If her opponents garner a simple majority in the 81-seat Senate, in a session that will last late into the night, Rousseff will be replaced on Thursday by Vice President Michel Temer as acting president for up to six months during the trial.

After speeches by half of the 70 senators who had registered to speak, 27 had indicated they would vote to put Rousseff on trial, versus only seven against.

Outside Congress, where a metal fence was erected to keep apart rival protests, about 6 000 backers of impeachment chanted “Out with Dilma” while police used pepper spray to disperse gangs of Rousseff supporters, who hurled flares back. One person was arrested for inciting violence.

Rousseff prepared for defeat by planning her exit from the presidential palace. Aides said she will dismiss her ministers on Thursday morning and tell them not to help a transition to a Temer government because she considers her impeachment illegal.

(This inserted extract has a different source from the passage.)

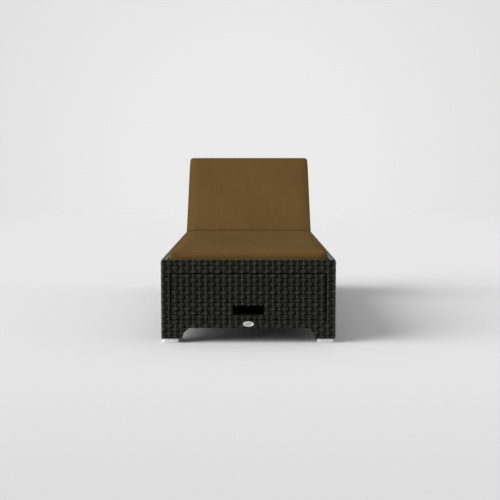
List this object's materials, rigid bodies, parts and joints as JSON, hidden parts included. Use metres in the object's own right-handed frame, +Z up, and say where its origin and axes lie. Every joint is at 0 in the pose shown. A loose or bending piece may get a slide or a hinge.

With a change of government imminent, Temer plans to swear in new ministers on Thursday afternoon, Senator Romero Jucá, head of his Brazilian Democratic Movement Party (PMDB), told reporters.

Rousseff, who has been in office since 2011, has seen her popularity crushed by Brazil’s worst recession since the 1930s and a two-year probe into a vast kickback scheme at state-run oil company Petrobras.

The prospect of business-friendly Temer taking power has driven Brazilian financial markets sharply higher this year, on hopes he could cut a massive fiscal deficit, restore investor confidence and return the economy to growth.

The political crisis has deepened Brazil’s recession and comes at a time when Brazil hoped to be shining on the world stage as it prepares to host the Olympic Games in Rio de Janeiro in August.

The Supreme Court rebuffed a last-ditch bid by Rousseff to halt the Senate vote with an injunction. Justice Teori Zavascki rejected as “legally implausible” the government’s argument that impeachment was flawed because it was started out of revenge by the former speaker of the lower house.

In a momentous session followed by many Brazilians live on television, each senator was given the chance to speak. A final vote could take place after midnight (0300 GMT on Thursday).

Brasilia-based consultancy ARKO Advice projected that the upper chamber would vote 57-21 to try Rousseff. The figure amounted to 78 votes rather than 81 due to absences and abstentions.

That would indicate Rousseff’s opponents may already have the two-thirds of the vote needed to convict her at the end of the trial and remove her definitively from office. If that happened, Temer would then fulfil the remainder of her mandate until elections in 2018.

Rousseff, 68, was chairwoman of Petrobras at the time when much of the graft occurred, but she has not been accused of corruption. She stands charged with manipulating government accounts to disguise the size of Brazil’s fiscal deficit to allow her to boost public spending during her 2014 re-election campaign, a practice employed by previous presidents.

The president’s plan to dismiss all her cabinet if and when the Senate suspends her will force Temer to hit the ground running, since he was counting on a gradual transition to a new cabinet.

Two Rousseff aides said, however, that the dismissal of her cabinet would exclude Central Bank Governor Alexandre Tombini, and the current sports minister, who is scrambling to prepare for the Rio 2016 games. (Reuters)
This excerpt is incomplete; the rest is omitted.